Milk thistle is a member of the aster family found throughout Europe. Introduced by early colonists, it is naturalized in eastern North America and common in California. The seeds are used.
According to early Greek references, milk thistle seeds have been used to treat liver disorders for over 2,000 years. The Roman writer Pliny the Elder (A.D. 23-79), wrote that the juice of the plant mixed with honey was excellent for "carrying off bile".

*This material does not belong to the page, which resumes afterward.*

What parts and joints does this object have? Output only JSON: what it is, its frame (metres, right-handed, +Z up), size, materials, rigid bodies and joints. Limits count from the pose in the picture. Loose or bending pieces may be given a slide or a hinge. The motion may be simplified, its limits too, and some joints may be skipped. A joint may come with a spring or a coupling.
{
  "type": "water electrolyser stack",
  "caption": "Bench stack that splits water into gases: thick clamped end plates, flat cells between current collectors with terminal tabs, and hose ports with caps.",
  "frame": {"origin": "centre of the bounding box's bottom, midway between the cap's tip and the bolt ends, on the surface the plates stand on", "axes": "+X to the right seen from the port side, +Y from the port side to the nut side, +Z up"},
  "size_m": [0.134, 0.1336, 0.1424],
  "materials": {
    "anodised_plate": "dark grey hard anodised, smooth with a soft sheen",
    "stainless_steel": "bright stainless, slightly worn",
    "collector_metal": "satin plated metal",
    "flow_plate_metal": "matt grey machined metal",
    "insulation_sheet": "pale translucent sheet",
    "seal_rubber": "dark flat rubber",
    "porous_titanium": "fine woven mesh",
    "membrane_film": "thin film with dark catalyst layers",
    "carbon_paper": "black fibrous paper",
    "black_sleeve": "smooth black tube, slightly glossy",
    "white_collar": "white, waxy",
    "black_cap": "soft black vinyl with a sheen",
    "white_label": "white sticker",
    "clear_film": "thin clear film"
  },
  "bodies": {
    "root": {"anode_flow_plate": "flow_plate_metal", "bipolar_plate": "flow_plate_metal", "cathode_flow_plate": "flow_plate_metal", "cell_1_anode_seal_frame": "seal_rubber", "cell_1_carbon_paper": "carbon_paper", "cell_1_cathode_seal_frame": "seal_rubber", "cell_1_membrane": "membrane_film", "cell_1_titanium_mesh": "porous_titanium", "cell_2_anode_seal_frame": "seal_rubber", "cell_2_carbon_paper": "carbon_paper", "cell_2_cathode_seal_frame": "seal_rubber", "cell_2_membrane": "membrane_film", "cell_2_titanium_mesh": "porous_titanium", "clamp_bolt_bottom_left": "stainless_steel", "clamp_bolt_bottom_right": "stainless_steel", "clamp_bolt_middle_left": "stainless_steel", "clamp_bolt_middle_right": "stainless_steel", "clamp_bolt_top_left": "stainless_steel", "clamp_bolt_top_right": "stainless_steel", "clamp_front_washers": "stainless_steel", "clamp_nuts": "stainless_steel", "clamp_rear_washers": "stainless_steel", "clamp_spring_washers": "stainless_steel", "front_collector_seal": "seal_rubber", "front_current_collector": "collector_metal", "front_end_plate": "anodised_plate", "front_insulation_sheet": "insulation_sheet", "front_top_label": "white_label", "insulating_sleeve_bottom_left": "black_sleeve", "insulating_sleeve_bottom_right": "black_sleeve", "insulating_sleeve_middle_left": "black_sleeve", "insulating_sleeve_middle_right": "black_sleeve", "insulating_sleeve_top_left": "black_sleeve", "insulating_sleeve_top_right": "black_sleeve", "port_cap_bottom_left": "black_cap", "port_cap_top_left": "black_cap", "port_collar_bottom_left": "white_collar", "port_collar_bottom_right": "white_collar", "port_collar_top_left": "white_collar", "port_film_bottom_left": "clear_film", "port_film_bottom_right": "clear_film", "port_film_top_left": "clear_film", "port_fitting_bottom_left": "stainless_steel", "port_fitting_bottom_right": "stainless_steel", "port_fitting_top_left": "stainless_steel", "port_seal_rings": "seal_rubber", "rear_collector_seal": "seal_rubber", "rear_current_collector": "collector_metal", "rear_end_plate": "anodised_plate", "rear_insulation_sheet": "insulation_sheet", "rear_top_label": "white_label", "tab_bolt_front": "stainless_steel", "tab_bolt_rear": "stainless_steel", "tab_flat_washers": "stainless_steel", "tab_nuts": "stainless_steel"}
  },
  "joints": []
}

Milk thistle is featured in Hildegard of Bingen's Physica, the first herbal by a woman, written about 1150 and published in 1533, and other early European herbals mention its use for liver disease. The sixteenth-century English herbalist John Gerard considered it "the best remedy that grows against all melancholy [liver] diseases," and the eighteenth-century German physician Rademacher used the seed for chronic and acute liver diseases. During the next two centuries, its use declined, but by the 1930s, interest in clinical use of milk thistle preparations for liver disease was growing again.
More than 300 studies conducted since the late 1960s provide an experimental basis for the effectiveness and safety of silymarin, the main chemical complex of milk thistle seeds, in the treatment of liver disease. Standardized seed preparations have been shown to alter the cell structure of the outer liver membrane which prevents toxic chemicals from entering and stimulates the liver's own capacity to generate new cells. Silymarin also scavenges harmful oxygen radicals in the liver, further protecting it.
German health authorities allow milk thistle preparations to be used in supportive treatment of chronic inflammatory liver disorders such as hepatitis, cirrhosis, and fatty infiltration caused by alcohol or other toxins. In addition to its well-documented curative action, silymarin can help prevent liver damage if it is taken before exposure to toxins.
Whole and powdered seeds are available in the American market in capsules, tablets, and tinctures. To ensure predictable effects, however, preparations must be standardized to 70 to 80 percent silymarin (the active constituent).
There are no known serious side effects, contraindications, or drug interactions related to the use of milk thistle preparations. Loose stools may occur during the first few days of use. Ask alway consult your physician/doctor prior to using any herbal remedies.